Quebec responded by lowering the limit first to $1,000 and then to $100. By doing so, it has completely eliminated the possibility of wealthy donors having vastly more influence than average ones. And isn't that the goal of any scheme to limit political donations?

Ontario should learn from Quebec and lower the individual limit to something well under $1,000. And it should do as Manitoba has done and set a hard individual total of $3,000 per year, whether it goes to parties, constituency associations or a nomination contestant. The Wynne government's argument that its proposed limits are acceptable because they are in line with federal limits is invalid, since the federal limits are, in fact, only half as high as what Ontario is proposing when all the Wynne loopholes are taken into consideration.

The Liberal proposals risk taking us back to the same boondoggles that so embarrassed the Wynne government in the first place. Will wealthy individual donors be invited to bundle their annual donations in exchange for the same private access that corporation and union donations can currently purchase?

There is a convincing argument to make that the individual limits must be lower in order to eliminate the kinds of inequities and abuse that, when exposed in the media, forced the Wynne government to promise to clean up the system.

Other proposals are problematic, too.
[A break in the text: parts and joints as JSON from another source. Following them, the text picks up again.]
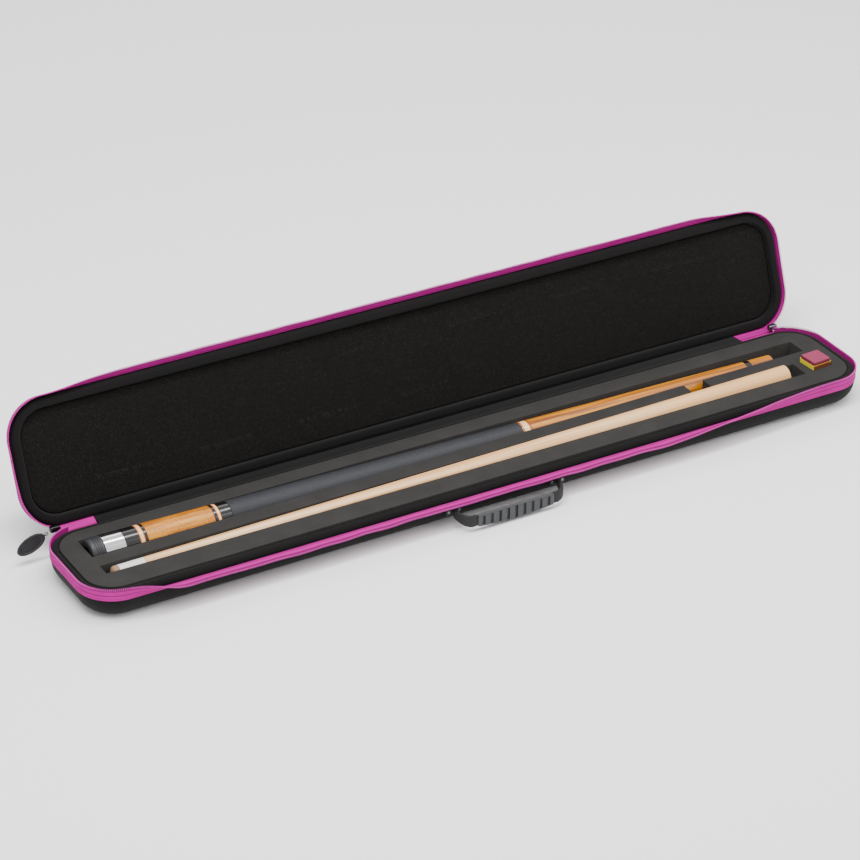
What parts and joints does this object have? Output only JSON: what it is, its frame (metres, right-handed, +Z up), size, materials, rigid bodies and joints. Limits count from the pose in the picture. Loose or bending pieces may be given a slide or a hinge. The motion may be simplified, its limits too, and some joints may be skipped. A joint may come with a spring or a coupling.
{
  "type": "cue case",
  "caption": "Slim soft-shell cue case with a zip-edged hinged lid and a foam tray holding a two-piece cue and chalk.",
  "frame": {"origin": "centre of the tray's flat base", "axes": "+X along the case towards the cue's joint end, -Y towards the carry handle, +Z up"},
  "size_m": [0.8606, 0.2174, 0.1456],
  "materials": {
    "shell_cloth": "matte",
    "lining_cloth": "matte",
    "foam": "matte",
    "pad_cloth": "matte",
    "zip_tape": "matte",
    "zip_coil": "satin",
    "slider_metal": "satin",
    "puller_rubber": "matte",
    "handle_rubber": "matte",
    "strap_rubber": "satin",
    "bumper_rubber": "matte",
    "polished_metal": "polished",
    "gloss_black": "gloss",
    "cream": "gloss",
    "striped_wood": "gloss",
    "wrap_cloth": "matte",
    "amber_wood": "gloss",
    "brass": "satin",
    "leather": "matte",
    "white_plastic": "gloss",
    "pale_maple": "satin",
    "chalk_pink": "matte",
    "label_paper": "matte"
  },
  "bodies": {
    "tray": {"tray_shell": "shell_cloth", "tray_foam": "foam", "tray_lining": "lining_cloth", "tray_zip_tape": "zip_tape", "tray_zip_coil": "zip_coil", "hinge_strip": "shell_cloth", "zip_chain_left": "zip_tape", "zip_chain_right": "zip_tape", "handle_anchor_left": "strap_rubber", "handle_anchor_right": "strap_rubber", "handle_rivet_1": "slider_metal", "handle_rivet_2": "slider_metal", "handle_rivet_3": "slider_metal", "handle_rivet_4": "slider_metal"},
    "lid": {"lid_shell": "shell_cloth", "lid_pad": "pad_cloth", "lid_lining": "lining_cloth", "lid_zip_tape": "zip_tape", "lid_zip_coil": "zip_coil"},
    "handle": {"handle_grip": "handle_rubber", "handle_end_left": "strap_rubber", "handle_end_right": "strap_rubber"},
    "left_slider": {"slider_left": "slider_metal"},
    "right_slider": {"slider_right": "slider_metal"},
    "left_pull": {"puller_left": "puller_rubber", "puller_left_link": "slider_metal"},
    "right_pull": {"puller_right": "puller_rubber", "puller_right_link": "slider_metal"},
    "butt": {"bumper": "bumper_rubber", "butt_cap": "polished_metal", "cap_collar": "gloss_black", "sleeve_rear_ring": "cream", "sleeve_rear_trim": "gloss_black", "butt_sleeve": "striped_wood", "sleeve_front_trim": "gloss_black", "sleeve_front_ring": "cream", "wrap_collar": "gloss_black", "grip_wrap": "wrap_cloth", "forearm_ring": "cream", "forearm": "amber_wood", "joint_collar": "gloss_black", "joint_end": "amber_wood", "joint_pin": "brass"},
    "shaft": {"cue_tip": "leather", "ferrule": "white_plastic", "shaft_wood": "pale_maple", "shaft_insert": "brass"},
    "chalk": {"chalk_cube": "chalk_pink", "chalk_label": "label_paper"}
  },
  "joints": [
    {"name": "lid_hinge", "type": "hinge", "parent": "tray", "child": "lid", "pos_m": [0, 0.0647, 0.024], "axis": [-1, 0, 0], "range_deg": [-110, 0], "deforming": ["hinge_strip", "zip_chain_left", "zip_chain_right"]},
    {"name": "handle_swing", "type": "hinge", "parent": "tray", "child": "handle", "pos_m": [0, -0.0655, 0.0155], "axis": [-1, 0, 0], "range_deg": [0, 15]},
    {"name": "left_slider_run", "type": "slide", "parent": "tray", "child": "left_slider", "axis": [1, 0, 0], "range_m": [0, 0.032], "deforming": ["zip_chain_left"]},
    {"name": "right_slider_run", "type": "slide", "parent": "tray", "child": "right_slider", "axis": [-1, 0, 0], "range_m": [0, 0.032], "deforming": ["zip_chain_right"]},
    {"name": "left_pull_swing", "type": "hinge", "parent": "left_slider", "child": "left_pull", "pos_m": [-0.405, 0.0692, 0.027], "axis": [0, 1, 0], "range_deg": [0, 45]},
    {"name": "right_pull_swing", "type": "hinge", "parent": "right_slider", "child": "right_pull", "pos_m": [0.398, 0.0692, 0.027], "axis": [0, -1, 0], "range_deg": [0, 60]},
    {"name": "butt_lift", "type": "slide", "parent": "tray", "child": "butt", "axis": [0, 0, 1], "range_m": [0, 0.12]},
    {"name": "shaft_lift", "type": "slide", "parent": "tray", "child": "shaft", "axis": [0, 0, 1], "range_m": [0, 0.12]},
    {"name": "chalk_lift", "type": "slide", "parent": "tray", "child": "chalk", "axis": [0, 0, 1], "range_m": [0, 0.12]}
  ]
}
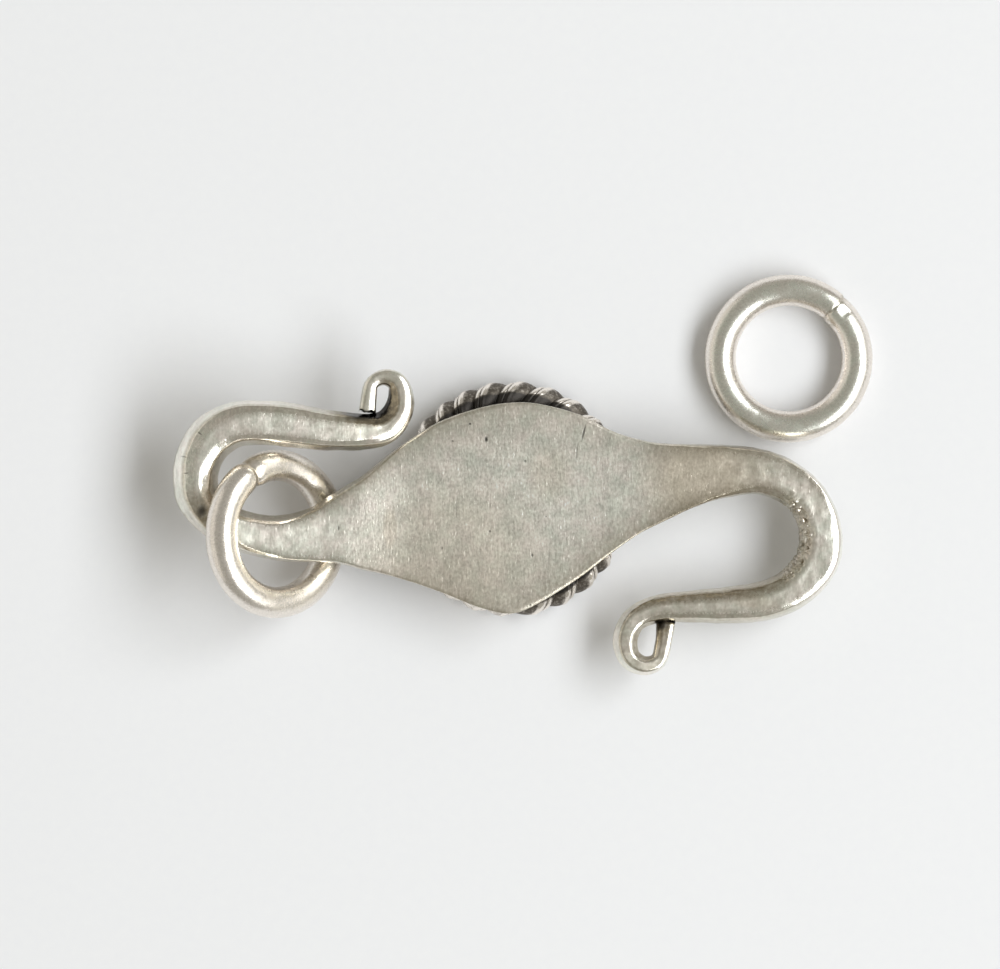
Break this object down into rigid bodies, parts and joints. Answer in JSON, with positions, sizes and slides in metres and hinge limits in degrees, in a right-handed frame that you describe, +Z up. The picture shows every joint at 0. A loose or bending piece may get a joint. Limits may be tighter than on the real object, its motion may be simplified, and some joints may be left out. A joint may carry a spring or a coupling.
{
  "type": "s-hook clasp",
  "caption": "Silver clasp: a leaf-shaped plate drawn out into open hooks with curled tips, with a twisted-wire border under it and round jump rings for the ends of a necklace or bracelet.",
  "frame": {"origin": "on the table that the clasp lies on, under the middle of the box round all three pieces", "axes": "+X along the clasp from the left hook to the right hook, +Y across it towards the loose ring, +Z up out of the plate's back"},
  "size_m": [0.0332, 0.019, 0.0056],
  "materials": {
    "satin_silver": "satin, finely scratched, with darkened hollows",
    "polished_silver": "tumbled to a soft polish"
  },
  "bodies": {
    "root": {"s_hook": "satin_silver", "hook_ring": "polished_silver", "loose_ring": "polished_silver"}
  },
  "joints": []
}
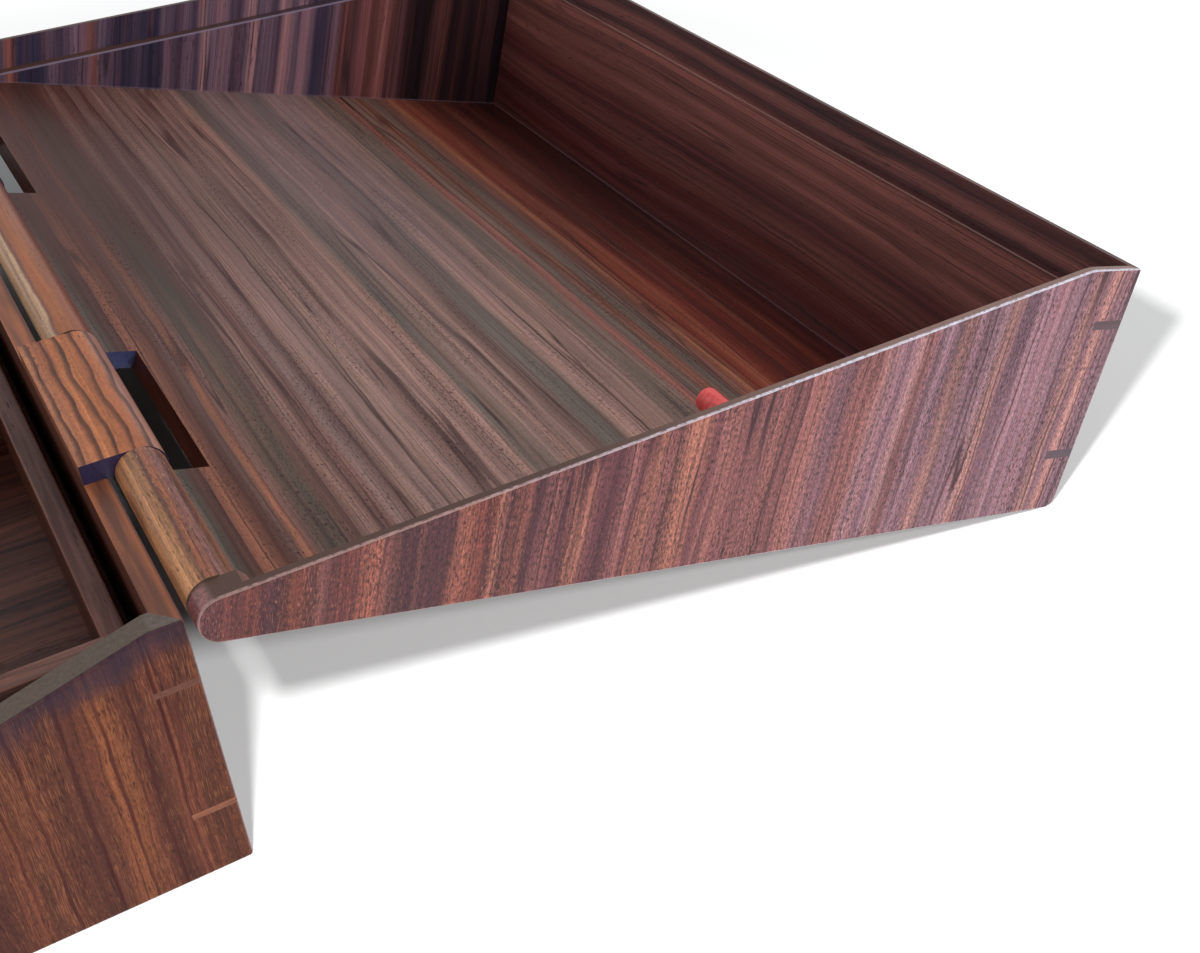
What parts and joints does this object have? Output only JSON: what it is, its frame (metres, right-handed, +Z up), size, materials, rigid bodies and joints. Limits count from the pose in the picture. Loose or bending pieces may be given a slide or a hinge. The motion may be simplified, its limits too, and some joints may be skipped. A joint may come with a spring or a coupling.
{
  "type": "desk letter box",
  "caption": "Sloping wooden desk box for letters with a lift-out tray and a deep lid that swings right over on a wooden barrel hinge; shown open.",
  "frame": {"origin": "centre of the base's underside, on the table", "axes": "+X from the base towards the open lid, +Y along the hinge, +Z up"},
  "size_m": [0.4857, 0.356, 0.0761],
  "materials": {
    "rosewood_lid": "satin, oiled",
    "rosewood_panel": "satin, oiled",
    "rosewood_base": "satin, oiled",
    "rosewood_tray": "satin, oiled",
    "striped_knuckle": "satin, oiled",
    "barrel_wood": "satin, oiled",
    "slip_wood": "satin, oiled",
    "light_slip_wood": "satin, oiled",
    "pin_steel": "plain drawn rod",
    "red_paint": "painted dowel"
  },
  "bodies": {
    "base": {"base_side_near": "rosewood_base", "base_side_far": "rosewood_base", "base_rear_wall": "rosewood_base", "base_front_wall": "rosewood_base", "base_bottom_panel": "rosewood_base", "base_slips_rear_near": "light_slip_wood", "base_slips_rear_far": "light_slip_wood", "base_slip_front_near": "light_slip_wood", "base_slip_front_far": "light_slip_wood", "knuckle_near": "striped_knuckle", "knuckle_far": "striped_knuckle", "tray_runner_near": "rosewood_tray", "tray_runner_far": "rosewood_tray"},
    "lid": {"lid_panel": "rosewood_panel", "lid_side_near": "rosewood_lid", "lid_side_far": "rosewood_lid", "lid_end_wall": "rosewood_lid", "lid_slips_near": "slip_wood", "lid_slips_far": "slip_wood", "hinge_barrel_near": "barrel_wood", "hinge_barrel_middle": "barrel_wood", "hinge_barrel_far": "barrel_wood", "hinge_pin": "pin_steel", "hinge_plug_near": "barrel_wood", "hinge_plug_far": "barrel_wood", "red_peg": "red_paint"},
    "tray": {"tray_end_near": "rosewood_tray", "tray_end_far": "rosewood_tray", "tray_rear_wall": "rosewood_tray", "tray_front_wall": "rosewood_tray", "tray_floor": "rosewood_tray", "tray_divider_near": "rosewood_tray", "tray_divider_far": "rosewood_tray"}
  },
  "joints": [
    {"name": "lid_hinge", "type": "hinge", "parent": "base", "child": "lid", "pos_m": [0.12208, 0, 0.0701], "axis": [0, -1, 0], "range_deg": [0, 195.78]},
    {"name": "tray_lift", "type": "slide", "parent": "base", "child": "tray", "axis": [0, 0, 1], "range_m": [0, 0.008]}
  ]
}
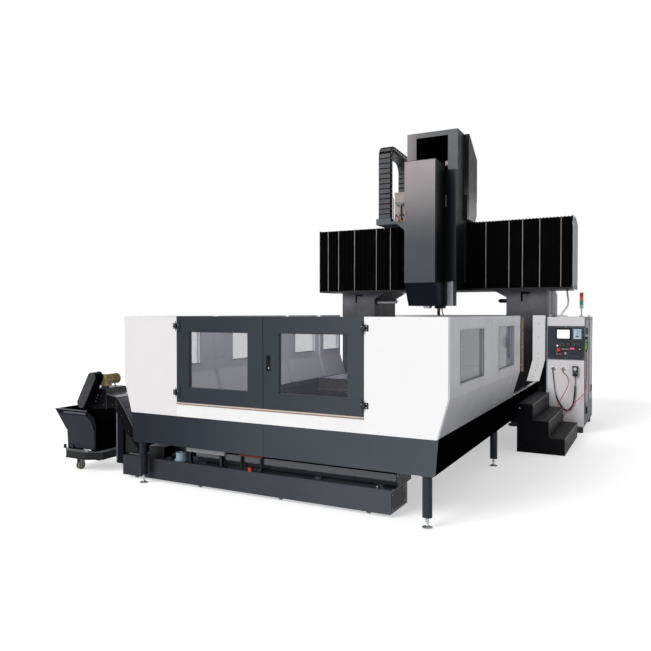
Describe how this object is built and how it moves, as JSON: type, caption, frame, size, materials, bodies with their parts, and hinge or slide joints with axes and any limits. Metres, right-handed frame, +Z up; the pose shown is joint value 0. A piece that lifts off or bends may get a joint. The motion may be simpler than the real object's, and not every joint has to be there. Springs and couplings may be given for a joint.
{
  "type": "gantry machining center",
  "caption": "Gantry machining center: moving table on a long bed, two columns, crossbeam with bellows, saddle, ram and spindle, in an open-topped guard with chip conveyor.",
  "frame": {"origin": "on the floor, at the machine's middle plane, under the line of the spindle's front-to-back position, on the underside of the bed's centre pad", "axes": "+X to the operator's right seen from the front doors, +Y to the rear along the table's travel, +Z up"},
  "size_m": [5.615, 8.175, 4.8728],
  "materials": {
    "white_panel": "satin",
    "dark_panel": "satin",
    "head_paint": "semi-gloss",
    "cast_paint": "satin",
    "bright_steel": "satin",
    "table_iron": "machined",
    "bellows_skin": "matt",
    "chain_plastic": "satin",
    "window_glass": "clear",
    "black_steel": "semi-gloss",
    "pump_paint": "gloss",
    "motor_paint": "gloss",
    "panel_face": "satin",
    "key_plastic": "gloss",
    "black_rubber": "matt",
    "red_rubber": "satin",
    "gun_green": "gloss",
    "lamp_plastic": "gloss",
    "grey_conduit": "satin"
  },
  "bodies": {
    "frame": {"bed": "cast_paint", "bed_pads": "bright_steel", "bed_rails": "bright_steel", "table_screw": "bright_steel", "column_left": "cast_paint", "column_right": "cast_paint", "crossbeam": "cast_paint", "beam_rails": "bright_steel", "beam_end_covers": "cast_paint", "bellows_left": "bellows_skin", "bellows_right": "bellows_skin", "front_panel_left": "white_panel", "front_panel_right": "white_panel", "front_sill": "white_panel", "skirts": "dark_panel", "left_wall": "white_panel", "right_wall": "white_panel", "wall_strip": "white_panel", "side_windows": "window_glass", "chip_pan": "bright_steel", "rear_wall_left": "white_panel", "rear_wall_right": "white_panel", "rear_panel": "white_panel", "guard_legs": "dark_panel", "grab_rail": "bright_steel", "door_hinges": "black_steel", "coolant_tank": "dark_panel", "tank_casters": "black_steel", "coolant_pump": "pump_paint", "conveyor_trough": "dark_panel", "conveyor_incline": "dark_panel", "conveyor_guard": "dark_panel", "conveyor_motor": "motor_paint", "conveyor_leg": "dark_panel", "cart_hopper": "dark_panel", "cart_frame": "dark_panel", "stairs": "black_steel", "control_cabinet": "white_panel", "operator_panel": "panel_face", "control_keys": "key_plastic", "tower_light": "lamp_plastic", "pendant": "black_rubber", "pendant_cord": "black_rubber", "air_gun": "gun_green", "air_hose": "red_rubber", "beam_conduit": "grey_conduit"},
    "door_left": {"door_left": "dark_panel", "door_windows_left": "window_glass"},
    "door_right": {"door_right": "dark_panel", "door_windows_right": "window_glass"},
    "cabinet_door": {"cabinet_door": "black_steel"},
    "table": {"table": "table_iron", "table_carriages": "bright_steel"},
    "saddle": {"saddle": "cast_paint", "head_cover": "head_paint", "rear_cover": "head_paint", "drag_chain": "chain_plastic"},
    "ram": {"ram": "head_paint", "ram_cover": "head_paint"},
    "spindle": {"spindle": "bright_steel"}
  },
  "joints": [
    {"name": "door_left_hinge", "type": "hinge", "parent": "frame", "child": "door_left", "pos_m": [-1.105, -4.664, 1.4], "axis": [0, 0, -1], "range_deg": [0, 110]},
    {"name": "door_right_hinge", "type": "hinge", "parent": "frame", "child": "door_right", "pos_m": [1.065, -4.664, 1.4], "axis": [0, 0, 1], "range_deg": [0, 110]},
    {"name": "cabinet_door_hinge", "type": "hinge", "parent": "frame", "child": "cabinet_door", "pos_m": [2.429, 1.065, 1], "axis": [0, 0, -1], "range_deg": [0, 110]},
    {"name": "table_travel", "type": "slide", "parent": "frame", "child": "table", "axis": [0, 1, 0], "range_m": [-1.3, 1.7]},
    {"name": "saddle_travel", "type": "slide", "parent": "frame", "child": "saddle", "axis": [1, 0, 0], "range_m": [-1.225, 0.975], "deforming": ["bellows_left", "bellows_right"]},
    {"name": "ram_travel", "type": "slide", "parent": "saddle", "child": "ram", "axis": [0, 0, 1], "range_m": [-0.8, 0.15]},
    {"name": "spindle_turn", "type": "hinge", "parent": "ram", "child": "spindle", "pos_m": [0.125, 0, 2], "axis": [0, 0, 1], "continuous": true}
  ]
}
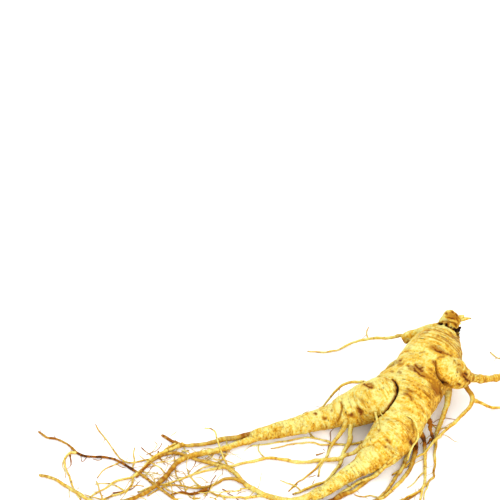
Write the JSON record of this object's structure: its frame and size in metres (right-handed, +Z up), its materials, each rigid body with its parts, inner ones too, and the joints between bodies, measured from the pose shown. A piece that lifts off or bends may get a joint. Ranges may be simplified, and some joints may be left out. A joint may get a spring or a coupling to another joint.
{
  "type": "ginseng root",
  "caption": "Fresh ginseng root lying on its side: ringed neck with a stem stub, stout body, two tapering legs, a bulbous arm and long trailing side roots.",
  "frame": {"origin": "the resting spot on the flat under the body, on the surface the root lies on", "axes": "+Z up; +X along the root's longest reach, from the leg tips towards the arm; +Y from the legs towards the neck"},
  "size_m": [0.3508, 0.1602, 0.0382],
  "materials": {
    "root_skin": "matt, finely ringed root skin with brown scars and specks"
  },
  "bodies": {
    "root": {"ginseng_root": "root_skin"}
  },
  "joints": []
}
The plan to give parties generous public subsidies to compensate them for the easy money they will no longer be able to rake in from corporations and unions is ridiculous and unnecessary, as we contended in an editorial on Thursday. It should be dropped immediately.

And the proposed advertising spending limits for political parties and their third-party supporters before and during election campaigns, as well as the enforcement of them, should also be reviewed. Thankfully, the government has promised to hold broad consultations on its reform. That may turn out to be the best thing about it.